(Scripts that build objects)
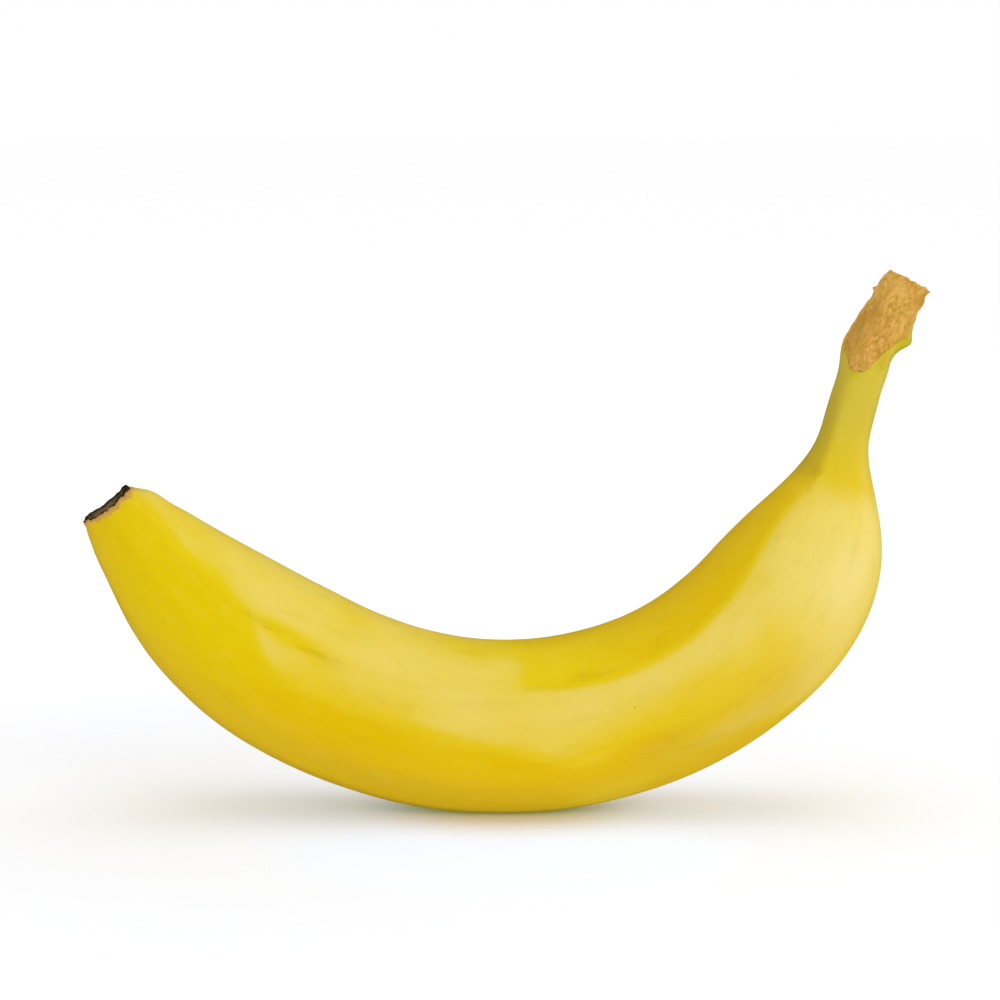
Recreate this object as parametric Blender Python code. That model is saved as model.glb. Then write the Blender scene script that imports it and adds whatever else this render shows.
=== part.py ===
"""A ripe banana, picked from its bunch and balanced on its rounded back.

It grew as one piece, so it is one closed solid. A centreline runs from the blossom end,
along the bowed body, up the shoulder and the neck to the crown, where the fruit was torn
from its bunch. Five-ridged sections are lofted along it. The finished fruit is turned
until it balances, and the skin under it is pressed flat, because it rests on that face.

Frame: +Z up, +X from the blossom end towards the crown, the bow in the XZ plane, the
front towards -Y. The origin is at the bottom centre of the bounding box. Metres.
"""

import math

import bmesh
import bpy
import numpy as np
from mathutils import Matrix

# Lengths along the centreline, from the blossom end to the crown's torn face.
BODY_LENGTH = 0.1460
SHOULDER_LENGTH = 0.0530
NECK_LENGTH = 0.0137
CROWN_LENGTH = 0.0200

# Distances along the centreline to where each stretch ends.
BODY_END = BODY_LENGTH
SHOULDER_END = BODY_END + SHOULDER_LENGTH
NECK_END = SHOULDER_END + NECK_LENGTH
CROWN_END = NECK_END + CROWN_LENGTH

# Widths across the bow, from the inner to the outer skin.
TIP_WIDTH = 0.0108
BODY_WIDTH = 0.0361
SHOULDER_WIDTH = 0.0354
NECK_WIDTH = 0.0097
CROWN_WIDTH = 0.0117
CROWN_END_WIDTH = 0.0096

# Thickness from front to back, as a share of the width.
BODY_FLATNESS = 0.97
CROWN_FLATNESS = 0.84

# Where the centreline is headed, in degrees above +X: at even steps along the body, and
# then at the ends of the shoulder, the neck and the crown.
BODY_HEADINGS = (-52.6, -38.0, -16.5, 9.0, 37.6)
SHOULDER_HEADING = 77.0
NECK_HEADING = 68.7
CROWN_HEADING = 56.5

# The blossom end swells to the full width over this length; a lower power is blunter.
TIP_TAPER = 0.0548
TIP_POWER = 0.74
# The shoulder narrows late and fast: the power says how late.
SHOULDER_POWER = 2.0
# The crown is widest at this share of its length.
CROWN_PEAK = 0.4

# The scar at the blossom end: its edge is rounded over this length and depth.
SCAR_EDGE_LENGTH = 0.0007
SCAR_EDGE_DEPTH = 0.0006

# Where the five ridges run round a section, in degrees from the outer side of the bow
# towards the front. They turn slowly round the fruit from one end to the other.
TIP_RIDGES = (114.0, 88.0, 43.0, -30.0, -105.0)
MIDDLE_RIDGES = (121.0, 76.0, 32.0, -40.0, -118.0)
SHOULDER_RIDGES = (128.0, 65.0, 8.0, -60.0, -136.0)
NECK_RIDGES = (126.0, 57.0, -14.0, -86.0, -158.0)

# How far a ridge stands proud, as a share of the radius, and how narrow it is.
BODY_RIDGE_RISE = 0.035
NECK_RIDGE_RISE = 0.100
BODY_RIDGE_SHARPNESS = 14.0
NECK_RIDGE_SHARPNESS = 7.0

# How deep the skin is pressed flat where the fruit rests.
REST_DEPTH = 0.0008

# How far the crown is raised from the turn at which the fruit balances, in degrees. The
# flat face holds it there.
CROWN_LIFT = 2.2
# The search for the turn that balances the fruit, in degrees, and how finely it looks.
MOST_TURN = 30.0
BACK_SAMPLES = 1201

# Mesh density, and the rings' crowding towards the shoulder, the neck and the crown.
RINGS = 84
POINTS_PER_RING = 40
CROWDING = 0.35

PEEL_COLOUR = (0.80, 0.60, 0.05, 1.0)
PEEL_ROUGHNESS = 0.45


def smooth_step(share):
    """Eases from 0 to 1 as share goes from 0 to 1, flat at both ends."""
    share = np.clip(share, 0.0, 1.0)
    return share * share * (3.0 - 2.0 * share)


def smooth_curve(knots, values, at):
    """A smooth curve through the values at the knots, read at the given places."""
    knots = np.asarray(knots, float)
    values = np.asarray(values, float)
    slopes = np.gradient(values, knots)
    cell = np.clip(np.searchsorted(knots, at, side="right") - 1, 0, len(knots) - 2)
    width = knots[cell + 1] - knots[cell]
    share = (at - knots[cell]) / width
    start_weight = (1.0 + 2.0 * share) * (1.0 - share) ** 2
    end_weight = share**2 * (3.0 - 2.0 * share)
    start_pull = share * (1.0 - share) ** 2 * width
    end_pull = share**2 * (share - 1.0) * width
    return (
        start_weight * values[cell]
        + end_weight * values[cell + 1]
        + start_pull * slopes[cell]
        + end_pull * slopes[cell + 1]
    )


def ring_places():
    """Distances along the centreline of the rings, closer together towards the crown."""
    share = np.linspace(0.0, 1.0, RINGS - 1)
    crowded = share + CROWDING * share * (1.0 - share)
    places = crowded * CROWN_END
    return np.insert(places, 1, SCAR_EDGE_LENGTH)


def headings(along):
    """The centreline's heading, in radians."""
    body_knots = np.linspace(0.0, BODY_END, len(BODY_HEADINGS))
    knots = [*body_knots, SHOULDER_END, NECK_END, CROWN_END]
    values = [*BODY_HEADINGS, SHOULDER_HEADING, NECK_HEADING, CROWN_HEADING]
    return np.radians(smooth_curve(knots, values, along))


def centreline(along):
    """The centreline's X and Z, found by walking along its headings."""
    step = np.diff(along)
    middle = headings(along[:-1] + step / 2.0)
    x = np.concatenate([[0.0], np.cumsum(step * np.cos(middle))])
    z = np.concatenate([[0.0], np.cumsum(step * np.sin(middle))])
    return x, z


def radii(along):
    """Half of the width across the bow."""
    slimming = smooth_step((along - TIP_TAPER) / (BODY_END - TIP_TAPER))
    full = BODY_WIDTH + (SHOULDER_WIDTH - BODY_WIDTH) * slimming
    swell = np.sin(np.clip(along / TIP_TAPER, 0.0, 1.0) * math.pi / 2.0) ** TIP_POWER
    width = TIP_WIDTH + (full - TIP_WIDTH) * swell
    down_shoulder = np.clip((along - BODY_END) / SHOULDER_LENGTH, 0.0, 1.0)
    width += (NECK_WIDTH - width) * smooth_step(down_shoulder**SHOULDER_POWER)
    along_crown = (along - NECK_END) / CROWN_LENGTH
    width += (CROWN_WIDTH - NECK_WIDTH) * smooth_step(along_crown / CROWN_PEAK)
    past_peak = (along_crown - CROWN_PEAK) / (1.0 - CROWN_PEAK)
    width += (CROWN_END_WIDTH - CROWN_WIDTH) * smooth_step(past_peak)
    scar_edge = np.clip(1.0 - along / SCAR_EDGE_LENGTH, 0.0, 1.0)
    return width / 2.0 - SCAR_EDGE_DEPTH * scar_edge


def flatness(along):
    """Thickness from front to back as a share of the width."""
    into_crown = smooth_step((along - SHOULDER_END) / (CROWN_END - SHOULDER_END))
    return BODY_FLATNESS + (CROWN_FLATNESS - BODY_FLATNESS) * into_crown


def ridge_angles(along):
    """The five ridges' places round each section, in radians: one row for each place."""
    mid_shoulder = (BODY_END + SHOULDER_END) / 2.0
    knots = [0.0, BODY_END / 2.0, mid_shoulder, NECK_END, CROWN_END]
    stations = [TIP_RIDGES, MIDDLE_RIDGES, SHOULDER_RIDGES, NECK_RIDGES, NECK_RIDGES]
    tracks = [smooth_curve(knots, track, along) for track in zip(*stations)]
    return np.radians(np.stack(tracks, axis=1))


def section_shares(along):
    """Each ring's outline, as shares of its radius: outward and towards the front.

    A circle carries five soft ridges. The outline is then fitted to its width again, so
    that a change to the ridges leaves the fruit's widths as they are.
    """
    into_neck = smooth_step((along - BODY_END) / SHOULDER_LENGTH)[:, None, None]
    rise = BODY_RIDGE_RISE + (NECK_RIDGE_RISE - BODY_RIDGE_RISE) * into_neck
    sharpness = BODY_RIDGE_SHARPNESS + (NECK_RIDGE_SHARPNESS - BODY_RIDGE_SHARPNESS) * into_neck
    angle = np.arange(POINTS_PER_RING) * 2.0 * math.pi / POINTS_PER_RING
    from_ridge = angle[None, :, None] - ridge_angles(along)[:, None, :]
    ridges = rise * np.exp(sharpness * (np.cos(from_ridge) - 1.0))
    reach = 1.0 + ridges.sum(axis=2)
    outline = np.stack([reach * np.cos(angle), reach * np.sin(angle)], axis=2)
    low = outline.min(axis=1, keepdims=True)
    high = outline.max(axis=1, keepdims=True)
    return (2.0 * outline - low - high) / (high - low)


def fruit_points():
    """The skin's points, one row for each ring."""
    along = ring_places()
    x, z = centreline(along)
    heading = headings(along)
    radius = radii(along)
    shares = section_shares(along)
    outward = shares[:, :, 0] * radius[:, None]
    forward = shares[:, :, 1] * (radius * flatness(along))[:, None]
    points_x = x[:, None] + np.sin(heading)[:, None] * outward
    points_z = z[:, None] - np.cos(heading)[:, None] * outward
    return np.stack([points_x, -forward, points_z], axis=2)


def loft(points):
    """A closed mesh through the rings, with one flat face on each end."""
    mesh = bmesh.new()
    rings = [[mesh.verts.new(point) for point in ring] for ring in points]
    for ring, following in zip(rings[:-1], rings[1:]):
        for i in range(len(ring)):
            j = (i + 1) % len(ring)
            mesh.faces.new((ring[i], following[i], following[j], ring[j]))
    mesh.faces.new(rings[0])
    mesh.faces.new(reversed(rings[-1]))
    bmesh.ops.recalc_face_normals(mesh, faces=mesh.faces)
    return mesh


def centre_of_mass(mesh):
    """The centre of the solid, from the tetrahedra between the origin and its faces."""
    moment = np.zeros(3)
    volume = 0.0
    for triangle in mesh.calc_loop_triangles():
        a, b, c = (np.array(loop.vert.co) for loop in triangle)
        weight = np.dot(a, np.cross(b, c)) / 6.0
        moment += weight * (a + b + c) / 4.0
        volume += weight
    return moment / volume


def balance(mesh):
    """Turns the fruit in the XZ plane to its lowest centre of mass, and lifts the crown."""
    centre = centre_of_mass(mesh)
    along = np.linspace(0.0, CROWN_END, BACK_SAMPLES)
    x, z = centreline(along)
    heading, radius = headings(along), radii(along)
    back_x = x + radius * np.sin(heading) - centre[0]
    back_z = z - radius * np.cos(heading) - centre[2]
    turns = np.radians(np.linspace(-MOST_TURN, MOST_TURN, BACK_SAMPLES))
    heights = np.outer(back_x, np.sin(turns)) - np.outer(back_z, np.cos(turns))
    turn = turns[np.argmin(heights.max(axis=0))] - math.radians(CROWN_LIFT)
    bmesh.ops.rotate(mesh, verts=mesh.verts, matrix=Matrix.Rotation(turn, 3, "Y"))


def press_rest_face(mesh):
    """Cuts the lowest skin off flat, and puts the origin at the bottom centre."""
    lowest = min(vertex.co.z for vertex in mesh.verts)
    everything = [*mesh.verts, *mesh.edges, *mesh.faces]
    rest = (0.0, 0.0, lowest + REST_DEPTH)
    cut = bmesh.ops.bisect_plane(
        mesh, geom=everything, plane_co=rest, plane_no=(0.0, 0.0, -1.0), clear_outer=True
    )
    rim = [item for item in cut["geom_cut"] if isinstance(item, bmesh.types.BMEdge)]
    bmesh.ops.contextual_create(mesh, geom=rim)
    bmesh.ops.recalc_face_normals(mesh, faces=mesh.faces)
    points = np.array([vertex.co for vertex in mesh.verts])
    low, high = points.min(axis=0), points.max(axis=0)
    middle = (low + high) / 2.0
    bmesh.ops.translate(mesh, verts=mesh.verts, vec=(-middle[0], -middle[1], -low[2]))


def peel_material():
    material = bpy.data.materials.new("peel")
    material.use_nodes = True
    shader = material.node_tree.nodes["Principled BSDF"]
    shader.inputs["Base Color"].default_value = PEEL_COLOUR
    shader.inputs["Roughness"].default_value = PEEL_ROUGHNESS
    shader.inputs["Metallic"].default_value = 0.0
    return material


def make_banana():
    fruit = loft(fruit_points())
    balance(fruit)
    press_rest_face(fruit)
    mesh = bpy.data.meshes.new("banana")
    fruit.to_mesh(mesh)
    fruit.free()
    mesh.shade_smooth()
    mesh.set_sharp_from_angle(angle=math.radians(35.0))
    mesh.materials.append(peel_material())
    banana = bpy.data.objects.new("banana", mesh)
    bpy.context.scene.collection.objects.link(banana)


for scene_object in list(bpy.data.objects):
    bpy.data.objects.remove(scene_object, do_unlink=True)
make_banana()
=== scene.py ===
"""The looks of a ripe banana that rests on its rounded back.

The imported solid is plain. This script reads its surface, straightens it out into rings
along a centreline, and builds a fine skin on the same shape: the torn corky crown, the
dry scar at the blossom end, faint ridges and a peel with marks, all in one piece.

Places on the skin are given as a distance along the centreline from the blossom end, and
an angle round it: 0 degrees is the outer side of the bow, 90 the front, 180 the inner
side. Lengths are in metres.
"""

import math

import bpy
import numpy as np
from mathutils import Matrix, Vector, noise
from mathutils.bvhtree import BVHTree


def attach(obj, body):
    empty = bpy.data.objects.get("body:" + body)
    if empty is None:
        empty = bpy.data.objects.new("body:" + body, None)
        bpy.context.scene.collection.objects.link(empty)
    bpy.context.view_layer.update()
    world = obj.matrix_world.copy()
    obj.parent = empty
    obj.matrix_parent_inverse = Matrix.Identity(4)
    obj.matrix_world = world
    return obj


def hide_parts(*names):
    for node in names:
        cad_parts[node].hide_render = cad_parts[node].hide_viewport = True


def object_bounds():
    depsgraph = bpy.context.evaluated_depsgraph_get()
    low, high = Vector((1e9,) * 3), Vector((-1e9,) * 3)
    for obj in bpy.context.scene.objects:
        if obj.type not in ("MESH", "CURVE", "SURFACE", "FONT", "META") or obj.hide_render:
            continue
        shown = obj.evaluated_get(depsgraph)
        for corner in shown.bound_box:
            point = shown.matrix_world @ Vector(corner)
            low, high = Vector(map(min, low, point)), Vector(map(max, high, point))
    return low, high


MM = 0.001

# Reading the solid: the centreline's steps, how fast it turns, where it stops before an
# end, how far round it a slice reaches, how often it is smoothed, and the coarse grid on
# which the skin's distance is measured.
SPINE_STEP = 1.0 * MM
SPINE_TURN = 0.15
END_MARGIN = 4.0 * MM
SLICE_REACH = 50.0 * MM
SPINE_PASSES = 12
COARSE_PASSES = 2
COARSE_RINGS = 130
COARSE_SPOKES = 64
COARSE_END_GAP = 0.9 * MM

# The fine skin's rings: how far apart they are at the scar, on the body and at the crown.
SPOKES = 176
SCAR_SPACING = 0.22 * MM
BODY_SPACING = 0.62 * MM
CROWN_SPACING = 0.28 * MM
SCAR_REACH = 5.0 * MM
CROWN_REACH = 42.0 * MM
CAP_RINGS = 22
SEAM_ANGLE = math.radians(-60.0)

# Where the five ridges run, in degrees round the skin, at these distances.
RIDGE_STATIONS = (0.0, 73.0 * MM, 172.5 * MM, 212.7 * MM, 232.7 * MM)
RIDGE_TRACKS = (
    (114.0, 121.0, 128.0, 126.0, 126.0),
    (88.0, 76.0, 65.0, 57.0, 57.0),
    (43.0, 32.0, 8.0, -14.0, -14.0),
    (-30.0, -40.0, -60.0, -86.0, -86.0),
    (-105.0, -118.0, -136.0, -158.0, -158.0),
)
RIDGE_RISE = 0.16 * MM
RIDGE_WIDTH = 1.5 * MM
RIDGE_TAPER = 30.0 * MM

# Slow swellings and fine ripples of the whole peel.
SWELL_RISE = 0.16 * MM
RIPPLE_RISE = 0.035 * MM

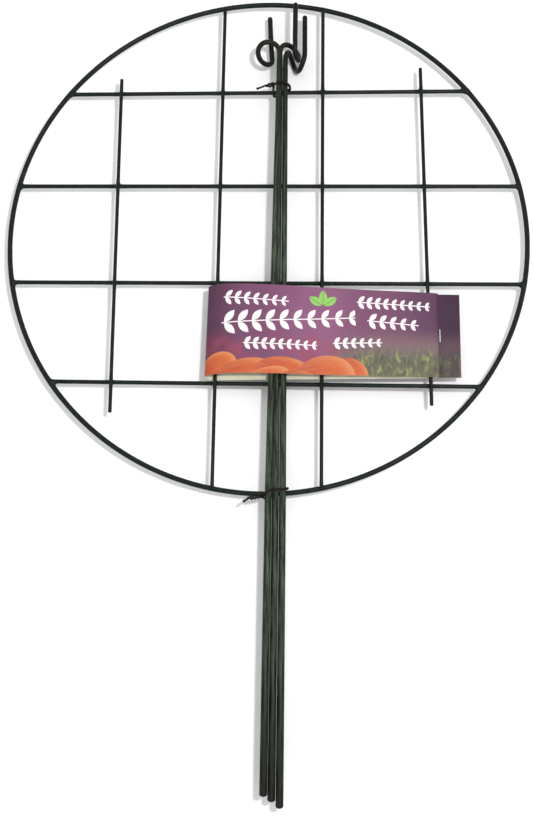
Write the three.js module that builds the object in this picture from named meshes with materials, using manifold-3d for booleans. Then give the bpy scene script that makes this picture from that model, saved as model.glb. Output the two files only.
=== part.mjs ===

_EXERCISE_. Return, word for word, every line from the top of the entries down to the line that holds "balanced on its rounded back.", both included.

_THE SOLUTION_.
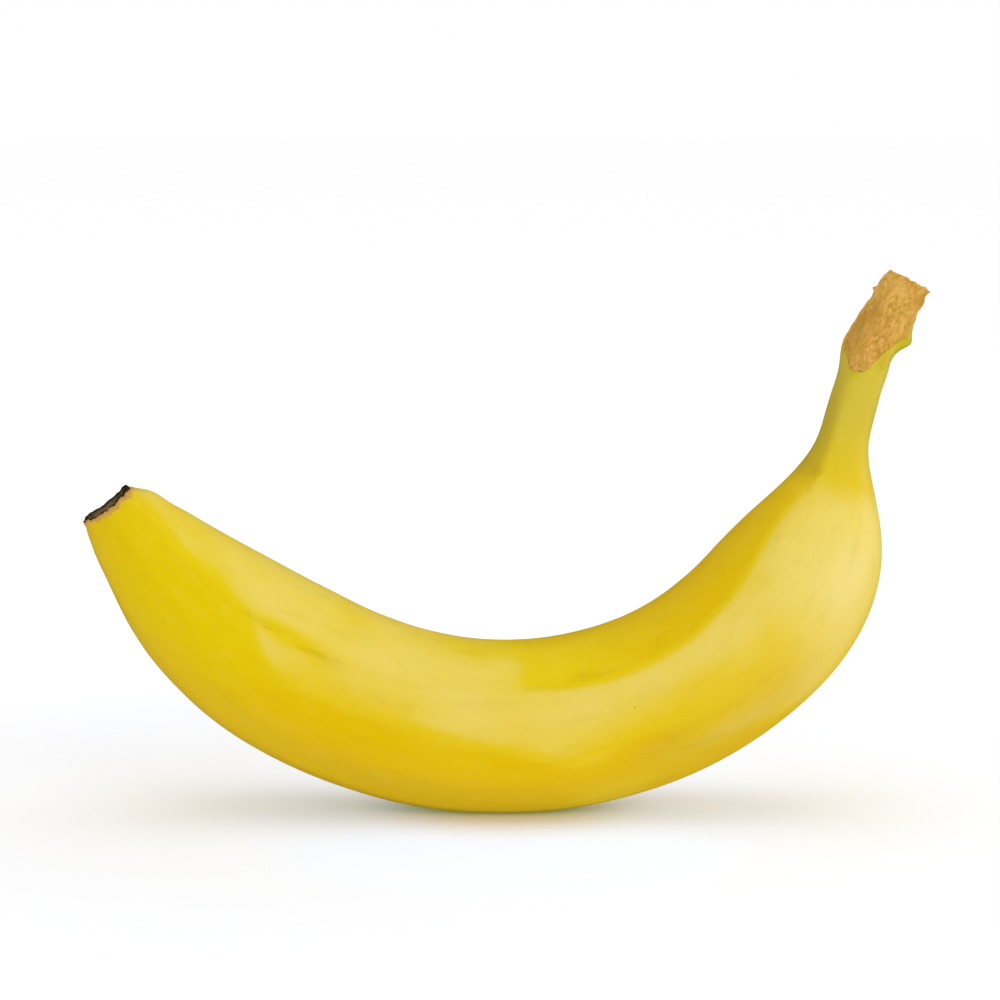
Recreate this object as parametric Blender Python code. That model is saved as model.glb. Then write the Blender scene script that imports it and adds whatever else this render shows.
=== part.py ===
"""A ripe banana, picked from its bunch and balanced on its rounded back.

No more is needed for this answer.